> **GIVEN INFORMATION**:
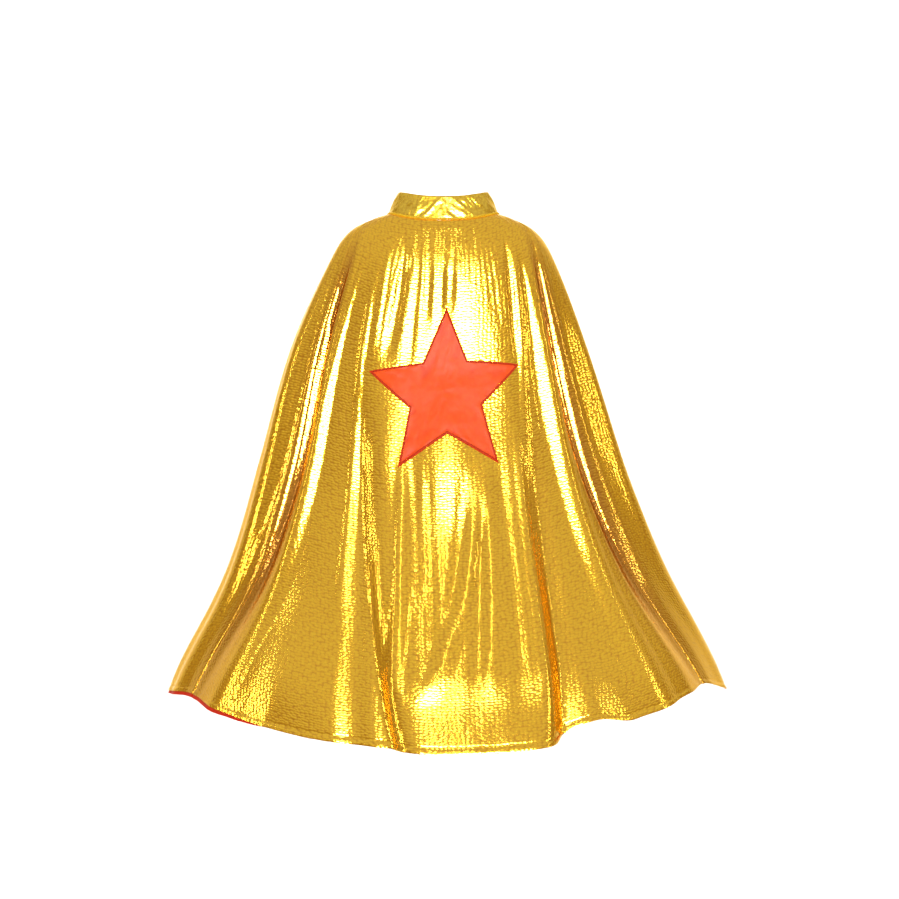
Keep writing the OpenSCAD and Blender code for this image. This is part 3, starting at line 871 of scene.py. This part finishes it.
def add(tree, kind, **settings):
    """A new node; each setting is an input's value where an input has that name."""
    node = tree.nodes.new(kind)
    for key, value in settings.items():
        socket = key.replace("_", " ")
        if socket in node.inputs:
            node.inputs[socket].default_value = value
        else:
            setattr(node, key, value)
    return node


def uv_source(tree):
    return add(tree, "ShaderNodeUVMap", uv_map="cloth").outputs["UV"]


def bump_node(tree, height, strength, distance, before=None):
    """The normal of a bump, on top of the bump before it."""
    node = add(tree, "ShaderNodeBump", Strength=strength, Distance=distance)
    tree.links.new(height, node.inputs["Height"])
    if before is not None:
        tree.links.new(before, node.inputs["Normal"])
    return node.outputs["Normal"]


def noise(tree, vector, scale, detail):
    node = add(tree, "ShaderNodeTexNoise", Scale=scale, Detail=detail, Roughness=0.5)
    tree.links.new(vector, node.inputs["Vector"])
    return node.outputs["Fac"]


def ramp(tree, fac, stops):
    """Colours that change with fac, from one place and colour in stops to the next."""
    node = add(tree, "ShaderNodeValToRGB")
    while len(node.color_ramp.elements) < len(stops):
        node.color_ramp.elements.new(0.5)
    for element, (place, colour) in zip(node.color_ramp.elements, stops):
        element.position = place
        element.color = (*colour, 1)
    tree.links.new(fac, node.inputs["Fac"])
    return node.outputs["Color"]


# Inputs and output of a colour mix
MIX_SHARE = 0
MIX_FROM = 6
MIX_TO = 7
MIX_OUT = 2


def with_painted_shade(tree, colour, deep_shade):
    """The colour, turned towards a darker painted-shade colour as far as the mesh's attribute says
    the cloth lies in a hollow.
    """
    shade_mask = add(tree, "ShaderNodeAttribute", attribute_name="painted_shade")
    shade = add(tree, "ShaderNodeMix", data_type="RGBA")
    shade.inputs[MIX_TO].default_value = (*deep_shade, 1)
    tree.links.new(shade_mask.outputs["Fac"], shade.inputs[MIX_SHARE])
    tree.links.new(colour, shade.inputs[MIX_FROM])
    return shade.outputs[MIX_OUT]


SCALE_W = 0.0052                    # the embossed scales, in metres
SCALE_H = 0.0033
SCALE_DEPTH = 0.00045
RIM_SHADE = (0.66, 0.50, 0.20)      # painted shade at the scales' rims, as a share of the gold
# painted shade: the darker orange that fold valleys turn to, standing for gold mirroring gold
PAINTED_SHADE_GOLD = (0.50, 0.17, 0.004)
GOLD_EDGE = (1.0, 0.8, 0.25)        # the gold's tint where it is seen edge on
COAT = 0.36                         # the film over the foil
COAT_IOR = 1.9
COAT_ROUGHNESS = 0.12


def embossed(tree, uv):
    """How far a place is from the middle of its scale, in scales."""
    scales = add(tree, "ShaderNodeMapping", Scale=(1 / SCALE_W, 1 / SCALE_H, 1))
    tree.links.new(uv, scales.inputs["Vector"])
    cells = add(tree, "ShaderNodeTexVoronoi", voronoi_dimensions="2D", Scale=1, Randomness=0.6)
    tree.links.new(scales.outputs["Vector"], cells.inputs["Vector"])
    return cells.outputs["Distance"]


def foil_colour(tree, uv, from_middle, base, dark, pattern):
    """Mottled gold, with painted shade at the scales' rims and in the folds' hollows."""
    tone = ramp(tree, noise(tree, uv, 240, 3), [(0.3, dark), (0.62, base)])
    rims = ramp(tree, from_middle, [(0.35, (1, 1, 1)), (0.75, RIM_SHADE)])
    rim_shaded = add(tree, "ShaderNodeMix", data_type="RGBA", blend_type="MULTIPLY")
    rim_shaded.inputs[MIX_SHARE].default_value = pattern
    tree.links.new(tone, rim_shaded.inputs[MIX_FROM])
    tree.links.new(rims, rim_shaded.inputs[MIX_TO])
    return with_painted_shade(tree, rim_shaded.outputs[MIX_OUT], PAINTED_SHADE_GOLD)


def lame(name, base, dark, pattern, roughness):
    """Metallic foil cloth; pattern is how deep the embossed scales are."""
    m, tree, shader = material(name, base, 1.0, roughness, Specular_Tint=(*GOLD_EDGE, 1),
                               Coat_Weight=COAT, Coat_IOR=COAT_IOR,
                               Coat_Roughness=COAT_ROUGHNESS)
    uv = uv_source(tree)
    from_middle = embossed(tree, uv)
    normal = bump_node(tree, from_middle, pattern, -SCALE_DEPTH)
    normal = bump_node(tree, noise(tree, uv, 420, 2), 0.25 * pattern, 0.0006, normal)
    normal = bump_node(tree, noise(tree, uv, 60, 2), 0.2, 0.0012, normal)
    tree.links.new(normal, shader.inputs["Normal"])
    tree.links.new(normal, shader.inputs["Coat Normal"])
    colour = foil_colour(tree, uv, from_middle, base, dark, pattern)
    tree.links.new(colour, shader.inputs["Base Color"])
    rough = add(tree, "ShaderNodeMapRange", To_Min=0.8 * roughness, To_Max=1.3 * roughness)
    tree.links.new(noise(tree, uv, 500, 2), rough.inputs["Value"])
    tree.links.new(rough.outputs["Result"], shader.inputs["Roughness"])
    return m


def satin(name, base, dark, deep_shade, roughness, gloss):
    """Shiny red cloth, woven on the slant; the third colour is painted shade, used where the mesh
    marks a hollow.
    """
    m, tree, shader = material(name, base, 0.0, roughness, Anisotropic=0.5,
                               Specular_IOR_Level=gloss, Sheen_Weight=0.05,
                               Sheen_Roughness=0.4, Sheen_Tint=(1.0, 0.35, 0.2, 1))
    uv = uv_source(tree)
    weave = add(tree, "ShaderNodeTexWave", wave_type="BANDS", bands_direction="DIAGONAL",
                Scale=900, Distortion=1.5)
    tree.links.new(uv, weave.inputs["Vector"])
    slub = noise(tree, uv, 130, 3)
    normal = bump_node(tree, weave.outputs["Fac"], 0.2, 0.0001)
    normal = bump_node(tree, slub, 0.3, 0.0008, normal)
    tree.links.new(normal, shader.inputs["Normal"])
    colour = ramp(tree, slub, [(0.3, dark), (0.7, base)])
    tree.links.new(with_painted_shade(tree, colour, deep_shade), shader.inputs["Base Color"])
    return m


def plain_cloth(name, base, dark, scale, roughness=0.85, bumps=0.5):
    """Matt cloth or thread, mottled and bumpy at the scale given."""
    m, tree, shader = material(name, base, 0.0, roughness, Specular_IOR_Level=0.1)
    fac = noise(tree, uv_source(tree), scale, 4)
    tree.links.new(ramp(tree, fac, [(0.3, dark), (0.7, base)]), shader.inputs["Base Color"])
    tree.links.new(bump_node(tree, fac, bumps, 0.0004), shader.inputs["Normal"])
    return m


mat_lame = lame("gold_lame", (0.95, 0.56, 0.014), (0.86, 0.45, 0.008), 0.65, 0.13)
mat_smooth = lame("gold_smooth", (0.86, 0.56, 0.030), (0.68, 0.40, 0.015), 0.30, 0.17)
# The third colour of each satin is painted shade; of the satin pieces only the star carries marks
# for it.
mat_lining = satin("red_satin", (0.72, 0.036, 0.010), (0.55, 0.024, 0.008),
                   (0.30, 0.010, 0.004), 0.42, gloss=0.06)
mat_star = satin("star_satin", (1.0, 0.115, 0.018), (0.95, 0.090, 0.014),
                 (0.70, 0.012, 0.003), 0.40, gloss=0.08)
mat_thread = plain_cloth("stitch_thread", (0.78, 0.060, 0.012), (0.52, 0.036, 0.008), 1500, 0.7)
mat_piping = plain_cloth("piping_cord", (0.84, 0.55, 0.020), (0.66, 0.38, 0.012), 900, 0.5, 0.6)
mat_stiff = plain_cloth("interfacing", (0.85, 0.84, 0.80), (0.74, 0.73, 0.69), 400)
mat_tape = plain_cloth("fastener_tape", (0.82, 0.80, 0.74), (0.60, 0.58, 0.53), 1300, 0.9, 1.0)
mat_label = plain_cloth("label_tape", (0.90, 0.89, 0.86), (0.80, 0.79, 0.76), 900, 0.6, 0.3)


def finish(obj, mat, node):
    """Gives a piece its material and hides the CAD node it stands for."""
    obj.data.materials.append(mat)
    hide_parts(node)


# ---- camera, light and floor; lengths are in metres and angles in degrees ----
SENSOR = 36             # millimetres, as is the lens
LENS = 61.67
CAMERA_AT = (0.0078, -2.0, -0.343)
CAMERA_SHIFT = 0.0339
CAPE_MIDDLE = (0, 0, -0.35)
CAPE_LOWER_BACK = (0, -0.20, -0.45)


def add_camera():
    data = bpy.data.cameras.new("camera")
    data.sensor_width = SENSOR
    data.lens = LENS
    data.shift_y = CAMERA_SHIFT
    cam = bpy.data.objects.new("camera", data)
    bpy.context.collection.objects.link(cam)
    cam.location = CAMERA_AT
    cam.rotation_euler = (np.pi / 2, 0, 0)
    bpy.context.scene.camera = cam


def add_softbox(name, azimuth, elevation, distance, size, power, aim=CAPE_MIDDLE, diffuse=True):
    """An area light facing aim; azimuth 0 is the camera's side of it."""
    data = bpy.data.lights.new(name, "AREA")
    data.shape = "RECTANGLE"
    data.size, data.size_y = size
    data.energy = power
    light = bpy.data.objects.new(name, data)
    bpy.context.collection.objects.link(light)
    az, el = np.radians(azimuth), np.radians(elevation)
    away = Vector((np.sin(az) * np.cos(el), -np.cos(az) * np.cos(el), np.sin(el)))
    light.location = Vector(aim) + away * distance
    light.rotation_euler = (-away).to_track_quat("-Z", "Y").to_euler()
    light.visible_diffuse = diffuse


SWEEP_HALF_W = 5
SWEEP_FRONT = -4.0
SWEEP_FLOOR = -1.3
SWEEP_WALL = 2.4
SWEEP_TOP = 3.0
SWEEP_RADIUS = 0.8


def add_sweep():
    """A white sweep: the floor curves up behind the cape into a wall."""
    curve = [(SWEEP_WALL - SWEEP_RADIUS + SWEEP_RADIUS * np.sin(v),
              SWEEP_FLOOR + SWEEP_RADIUS - SWEEP_RADIUS * np.cos(v))
             for v in np.linspace(0, np.pi / 2, 13)]
    profile = [(SWEEP_FRONT, SWEEP_FLOOR), (0.0, SWEEP_FLOOR), *curve, (SWEEP_WALL, SWEEP_TOP)]
    points = [(x / MM, y / MM, z / MM) for y, z in profile for x in (-SWEEP_HALF_W, SWEEP_HALF_W)]
    faces = [(2 * i, 2 * i + 1, 2 * i + 3, 2 * i + 2) for i in range(len(profile) - 1)]
    floor = mesh_object("floor", points, faces)
    paper = material("floor_paper", (0.95, 0.95, 0.95), 0.0, 0.9)[0]
    floor.data.materials.append(paper)


FLOOR = (0.45, 0.43, 0.40)
EYE_LEVEL = (0.47, 0.375, 0.20)     # a dim, warm room, which gives the gold its amber tones
CEILING = (0.74, 0.72, 0.68)


def add_room():
    """What the cloth mirrors past the lights."""
    world = bpy.data.worlds.new("studio")
    bpy.context.scene.world = world
    world.use_nodes = True
    tree = world.node_tree
    where = add(tree, "ShaderNodeTexCoord")
    height = add(tree, "ShaderNodeSeparateXYZ")
    tree.links.new(where.outputs["Generated"], height.inputs["Vector"])
    sky = ramp(tree, height.outputs["Z"],
               [(0.0, FLOOR), (0.05, EYE_LEVEL), (0.40, EYE_LEVEL), (0.64, CEILING)])
    tree.links.new(sky, tree.nodes["Background"].inputs["Color"])
    tree.nodes["Background"].inputs["Strength"].default_value = 1.0


add_camera()
add_softbox("key_gloss", 3, 27, 4.0, (2.9, 0.95), 360, diffuse=False)
add_softbox("key_soft", 0, 34, 2.6, (1.7, 0.6), 26)
add_softbox("left_strip", -80, 13, 2.4, (0.08, 1.3), 5)
add_softbox("right_strip", 80, 13, 2.4, (0.08, 1.3), 5)
add_softbox("top_strip", 0, 58, 1.6, (0.05, 0.5), 1.0, CAPE_LOWER_BACK, diffuse=False)
for x in (-0.8, 0.8):
    add_softbox("wall_light", 0, 40, 1.8, (1.5, 0.6), 22, aim=(x, 2.3, -0.3))
add_sweep()
add_room()
bpy.context.scene.view_settings.view_transform = "Standard"

# ---- build ----
shells = {side: make_panel(side) for side in PANELS}
collars = {side: make_collar(side) for side in PANELS}
pipings = {side: make_piping(side) for side in PANELS}
for side, (shell, lining) in shells.items():
    finish(shell, mat_lame, NODE_OF[side])
    finish(lining, mat_lining, LINING_OF[side])
for side, (shell, lining, stiff) in collars.items():
    finish(shell, mat_smooth, f"collar_{side}")
    finish(lining, mat_lining, f"collar_{side}_lining")
    finish(stiff, mat_stiff, f"collar_{side}_interfacing")
for side, piping in pipings.items():
    finish(piping, mat_piping, f"neck_piping_{side}")
star, stitching, backing = make_star()
finish(star, mat_star, "star_applique")
finish(stitching, mat_thread, "star_satin_stitch")
finish(backing, mat_stiff, "star_stabiliser")
tab, facing, hook, loop = make_closure()
finish(tab, mat_smooth, "closure_tab")
finish(facing, mat_lining, "closure_tab_facing")
finish(hook, mat_tape, "hook_tape")
finish(loop, mat_tape, "loop_tape")
label = make_label()
finish(label, mat_label, "care_label")


for side in ("left", "right"):
    for piece in (*shells[side], *collars[side], pipings[side]):
        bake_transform(piece)
for piece in (*shells["back"], *collars["back"], pipings["back"], star, stitching, backing, label):
    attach(piece, "root")
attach(loop, "front_right")
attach(hook, "neck_tab")
for piece in (tab, facing):
    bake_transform(piece)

> **WHAT THIS TASK INVOLVES**: Begin with the first line of the data above and, please, print each line exactly until you have printed the line containing "return shade.outputs[MIX_OUT]"; print nothing else.

> **ANSWER TO THIS EXERCISE**:
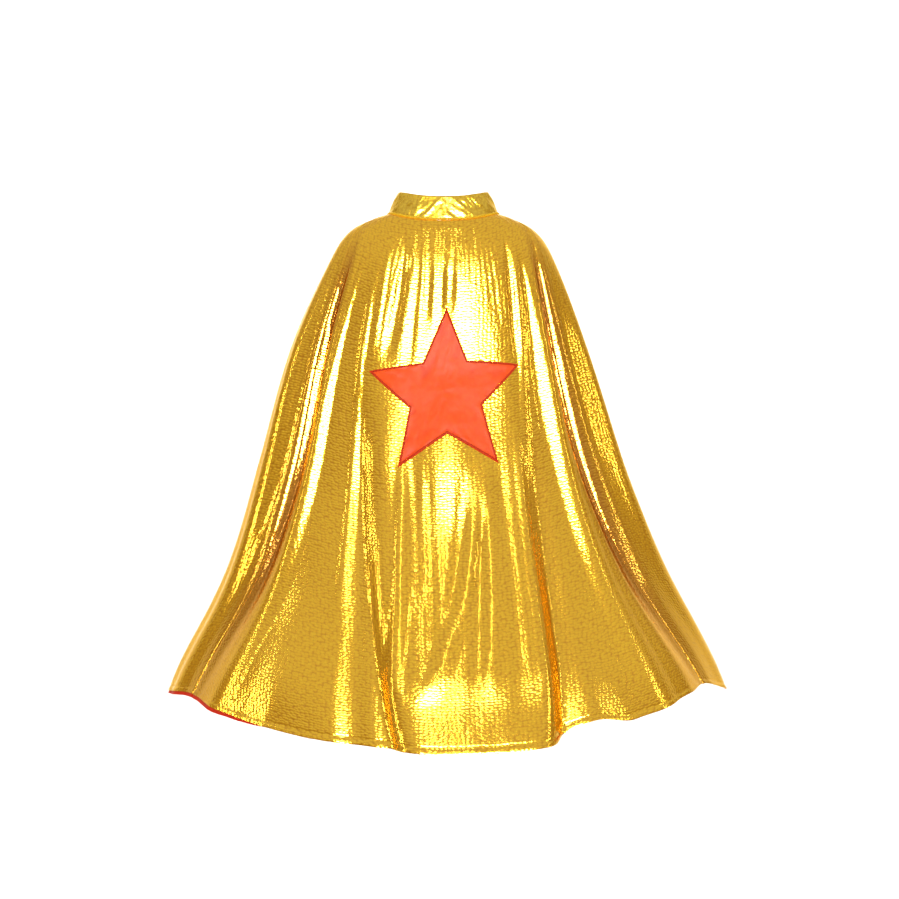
Keep writing the OpenSCAD and Blender code for this image. This is part 3, starting at line 871 of scene.py. This part finishes it.
def add(tree, kind, **settings):
    """A new node; each setting is an input's value where an input has that name."""
    node = tree.nodes.new(kind)
    for key, value in settings.items():
        socket = key.replace("_", " ")
        if socket in node.inputs:
            node.inputs[socket].default_value = value
        else:
            setattr(node, key, value)
    return node


def uv_source(tree):
    return add(tree, "ShaderNodeUVMap", uv_map="cloth").outputs["UV"]


def bump_node(tree, height, strength, distance, before=None):
    """The normal of a bump, on top of the bump before it."""
    node = add(tree, "ShaderNodeBump", Strength=strength, Distance=distance)
    tree.links.new(height, node.inputs["Height"])
    if before is not None:
        tree.links.new(before, node.inputs["Normal"])
    return node.outputs["Normal"]


def noise(tree, vector, scale, detail):
    node = add(tree, "ShaderNodeTexNoise", Scale=scale, Detail=detail, Roughness=0.5)
    tree.links.new(vector, node.inputs["Vector"])
    return node.outputs["Fac"]


def ramp(tree, fac, stops):
    """Colours that change with fac, from one place and colour in stops to the next."""
    node = add(tree, "ShaderNodeValToRGB")
    while len(node.color_ramp.elements) < len(stops):
        node.color_ramp.elements.new(0.5)
    for element, (place, colour) in zip(node.color_ramp.elements, stops):
        element.position = place
        element.color = (*colour, 1)
    tree.links.new(fac, node.inputs["Fac"])
    return node.outputs["Color"]


# Inputs and output of a colour mix
MIX_SHARE = 0
MIX_FROM = 6
MIX_TO = 7
MIX_OUT = 2


def with_painted_shade(tree, colour, deep_shade):
    """The colour, turned towards a darker painted-shade colour as far as the mesh's attribute says
    the cloth lies in a hollow.
    """
    shade_mask = add(tree, "ShaderNodeAttribute", attribute_name="painted_shade")
    shade = add(tree, "ShaderNodeMix", data_type="RGBA")
    shade.inputs[MIX_TO].default_value = (*deep_shade, 1)
    tree.links.new(shade_mask.outputs["Fac"], shade.inputs[MIX_SHARE])
    tree.links.new(colour, shade.inputs[MIX_FROM])
    return shade.outputs[MIX_OUT]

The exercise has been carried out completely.